After Gotfried Haberler, two Swedish economists, Eli Heckscher and Bertil Ohlin, again developed the theory of trade pattern called the Heckscher-Ohlin Theorem early in the 20th century. They looked at different resources at other countries. The assumptions of the Heckscher-Ohlin Theorem are
1) there are two countries: A and B
2) there are two commodities: rice (r ) and car (c ),
3) there are two inputs: labor (l) and capital (k),
4) technology of production is the same in both nations,
5) commodities are produced under constant r returns to scale, and
6) full employment,
7) rice is labor intensive, but car is capital intensive,
8) incomplete specialization in production,
9) perfect competition in both product and factor markets,
10) perfect factor mobility only within the country, not internationally,
11) No transportation cost, no barriers to entry for trade.
Heckscher-Ohlin explanation of trade patterns begins with a specific hunch as to why product prices might differ between nations before they open trade. The theorem predicts that the key to comparative costs lies in factor proportion. If a car costs 200 tons of rice in country A and less than 200 tons of rice per car in country B, it must be because country A has relatively more of the factors that rice uses more intensively than does B.
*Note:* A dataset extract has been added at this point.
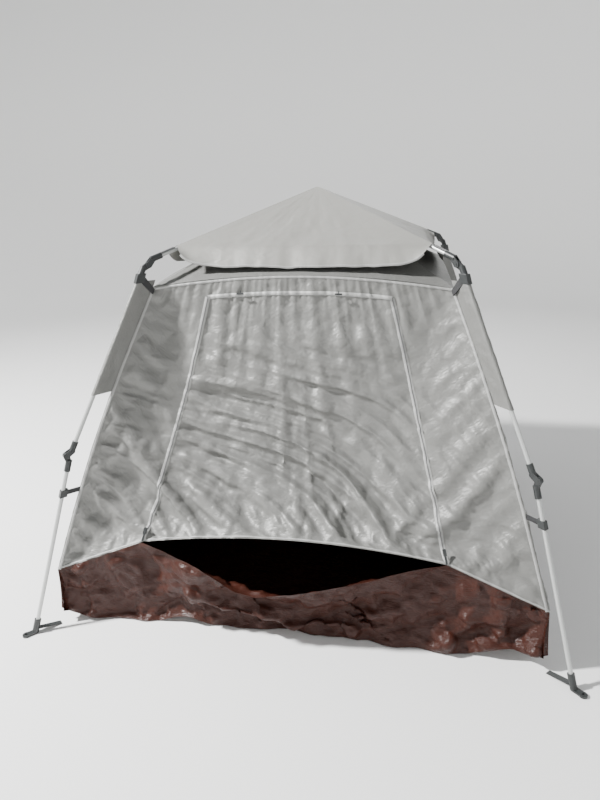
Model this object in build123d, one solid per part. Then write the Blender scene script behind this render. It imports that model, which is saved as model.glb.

The theory explains the comparative advantage and predicts that ‘a country will tend to export the product that use the abundant factor intensity and import the product using the scarce factor intensity. A country is relatively labor abundant if it has a higher ratio of labor to other factors than does the other country.
According to the Heckscher-Ohlin Theorem, a product is relatively labor intensive if labor costs are a greater share of its value than they are of the value of the other product. These theories were contributed to international trade by those scholars.